Primavera a la Ciutat is the festival's parallel programme of concerts across Barcelona, running June 3 to June 7, 2026. It includes roughly 20 free-entry concerts at CCCB and ticketed shows at Sala Apolo, Razzmatazz, Paral·lel 62, La Nau and LAUT. Primavera wristband holders get access to ticketed city venue shows; the free CCCB shows are open to anyone.

How do I get to Parc del Fòrum?

The fastest way to Parc del Fòrum is the Barcelona metro Line 4 (yellow), stopping at El Maresme | Fòrum. Tram T4 also reaches the venue. The metro runs until 2am on weekdays and all night Saturday into Sunday during the festival weekend.

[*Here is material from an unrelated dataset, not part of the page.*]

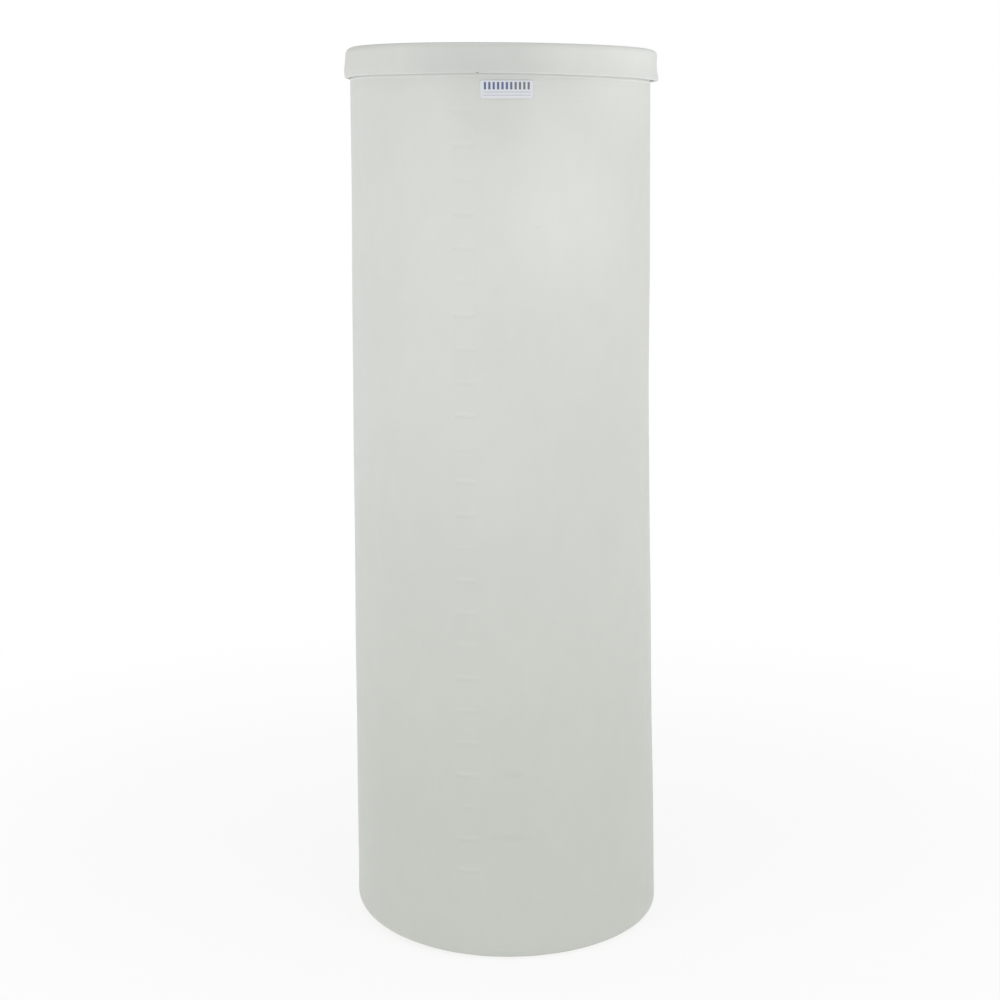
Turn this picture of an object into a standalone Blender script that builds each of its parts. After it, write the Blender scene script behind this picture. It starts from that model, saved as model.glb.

Driving is not recommended because there is effectively no parking near the festival site.

Who are the headliners at Primavera Sound 2026?

The Primavera Sound Barcelona 2026 headliners are The Cure, Gorillaz, The xx, Massive Attack, My Bloody Valentine, Doja Cat, Addison Rae, Skrillex and Bad Gyal. The lineup is structured around three main festival nights: Thursday June 4 (Doja Cat, Massive Attack, Bad Gyal), Friday June 5 (The Cure, Addison Rae, Skrillex) and Saturday June 6 (The xx, Gorillaz, My Bloody Valentine).

What should I know about Barcelona in June?

Barcelona in early June has long daylight hours and warm Mediterranean evenings. The festival site at Parc del Fòrum is on the waterfront, so daytime sun is intense and night-time sea breeze cools quickly. Hotels and rentals across Poblenou, Sant Martí and Diagonal Mar fill early, so book ahead. The metro and tram system runs extended hours across festival weekend to serve the late-night schedule.